The mountain peaks viewed from Shimla's historic Ridge and Dharamsala and Palampur towns have been wrapped in a blanket of snow.

According to the IMD, the weather in hill destinations of Shimla, Kasauli, Chail, Kufri, Narkanda, Dharamsala, Palampur and Manali is 'warmer' and perfect for a break from the biting chill of the plains where the sun has largely been fogged out.

Met officials, however, are wary about the chances of snowfall on New Year's Eve. They say it is still too early to predict whether Shimla or Manali or Dalhousie or Kalpa will have snow cover the next year dawns.

However, excited holidaymakers, mainly from the northern plains, have already started descending on tourist resorts across the state with the hope of a "white" Christmas.

Many of them have booked rooms in the hope of a white Christmas.

Dinesh Guleria, a senior executive with a Chandigarh-based multinational company, said: "If it snows, we would love to spend the Christm+as holidays in a homestay in Narkanda.
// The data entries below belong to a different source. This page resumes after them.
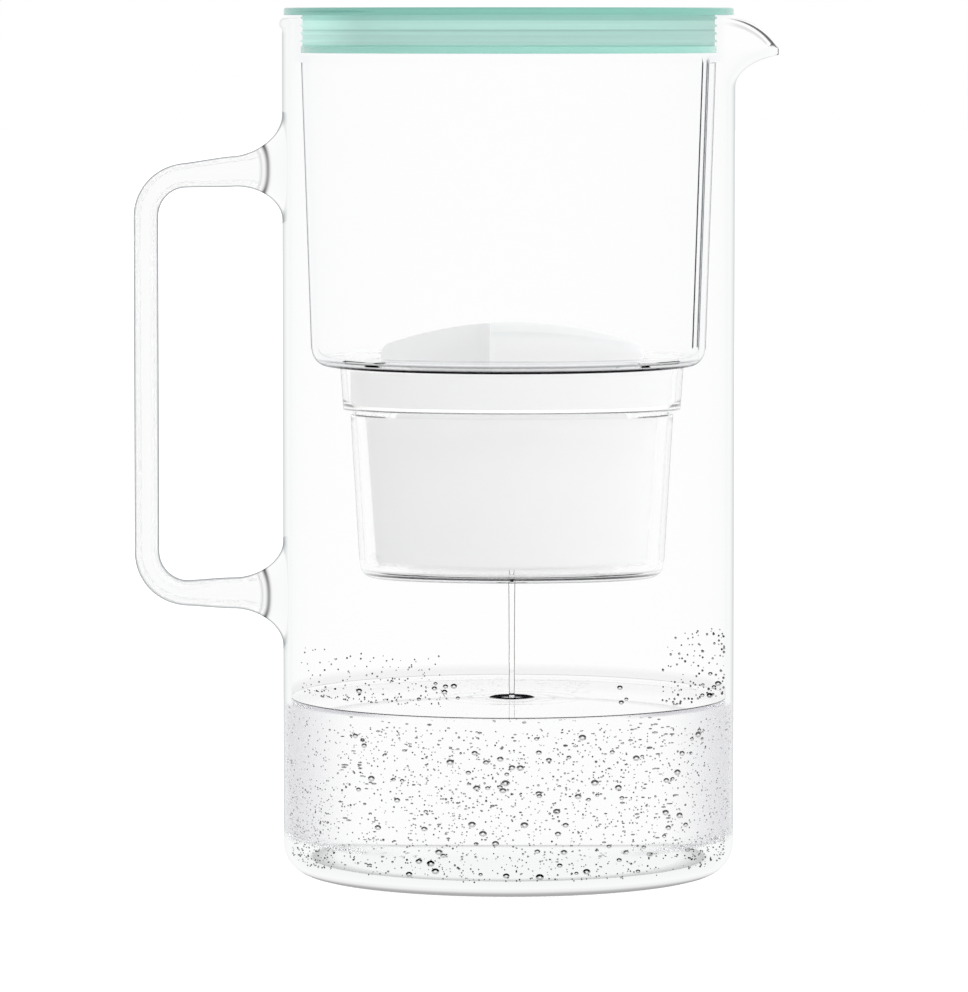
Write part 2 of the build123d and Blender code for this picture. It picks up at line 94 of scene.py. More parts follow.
# %% A mesh from whole arrays
def make_piece(name, points, faces, finish, body, nodes=(), smooth_angle=None, marks=None):
    """A mesh object from points in mm and lists of faces, turned outwards. Marks are named numbers that are
    kept at its points. A piece without a body is not attached to one."""
    mesh = bpy.data.meshes.new(name)
    mesh.from_pydata((np.asarray(points) * MM).tolist(), [], [f.tolist() for part in faces for f in part])
    for mark, values in (marks or {}).items():
        kept = mesh.attributes.new(mark, "FLOAT", "POINT")
        kept.data.foreach_set("value", np.asarray(values, np.float32))
    shape = bmesh.new()
    shape.from_mesh(mesh)
    bmesh.ops.recalc_face_normals(shape, faces=shape.faces)
    if shape.calc_volume(signed=True) < 0:
        bmesh.ops.reverse_faces(shape, faces=shape.faces)
    shape.to_mesh(mesh)
    volume = shape.calc_volume()
    shape.free()
    mesh.polygons.foreach_set("use_smooth", np.ones(len(mesh.polygons), bool))
    if smooth_angle is not None:
        mesh.set_sharp_from_angle(angle=math.radians(smooth_angle))
    mesh.materials.append(finish)
    piece = bpy.data.objects.new(name, mesh)
    bpy.context.scene.collection.objects.link(piece)
    if body:
        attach(piece, body)
    if nodes:
        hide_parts(*nodes)
    print(name, len(mesh.vertices), "points", round(volume * 1e6, 1), "cm3")
    return piece


# %% Colours and nodes
def linear(hex_colour):
    """sRGB hex to linear: c/12.92 up to 0.04045, and ((c + 0.055)/1.055)^2.4 above it."""
    c = np.array([int(hex_colour[i:i + 2], 16) for i in (1, 3, 5)]) / 255
    return (*np.where(c > 0.04045, ((c + 0.055) / 1.055) ** 2.4, c / 12.92), 1.0)


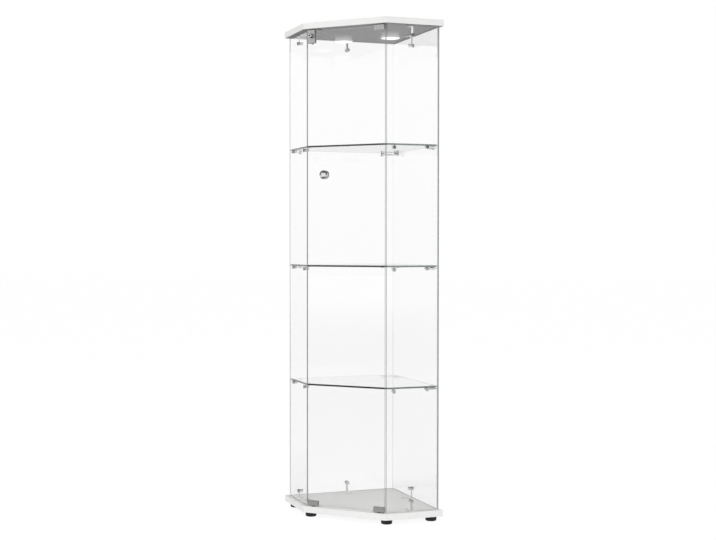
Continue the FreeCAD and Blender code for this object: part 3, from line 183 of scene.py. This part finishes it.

Otherwise, we will enjoy sunny weather in Shimla."

"Most of our properties have been packed to capacity with Christmas holiday-makers," a senior official with the Himachal Pradesh Tourism Development Corporation (HPTDC) told IANS.

The HPTDC runs 57 economy and high-end hotels across the state. He said the arrival of the tourists in Shimla, Narkanda, Kasauli, Manali, Dalhousie and Dharamsala is quite good.

However, the popular tourist resort Narkanda, some 65 km from Shimla, is bereft of snow like Shimla and Manali.

But Manali is getting a good share of tourists as its nearby hills have plenty of snow.

According to Global Forest Watch, an online platform that provides data and tools for monitoring forests, from 2001 to 2022, Shimla lost 583 ha of tree cover, equivalent to a 0.27 per cent decrease in tree cover since 2000, and 292 kt of carbon dioxide emissions.

Under the guise of climate "scepticism", most of the old-timers in Shimla narrate the tale of indiscriminate construction that has turned the summer retreat of the then-British rulers into a concrete jungle in the past few decades.

Some residents have been wondering if the rise in minimum temperatures in recent years in winter is a result of global warming, though scientists have said the overall warming trend should not have any effect on local weather on such short-time scales, as per current models.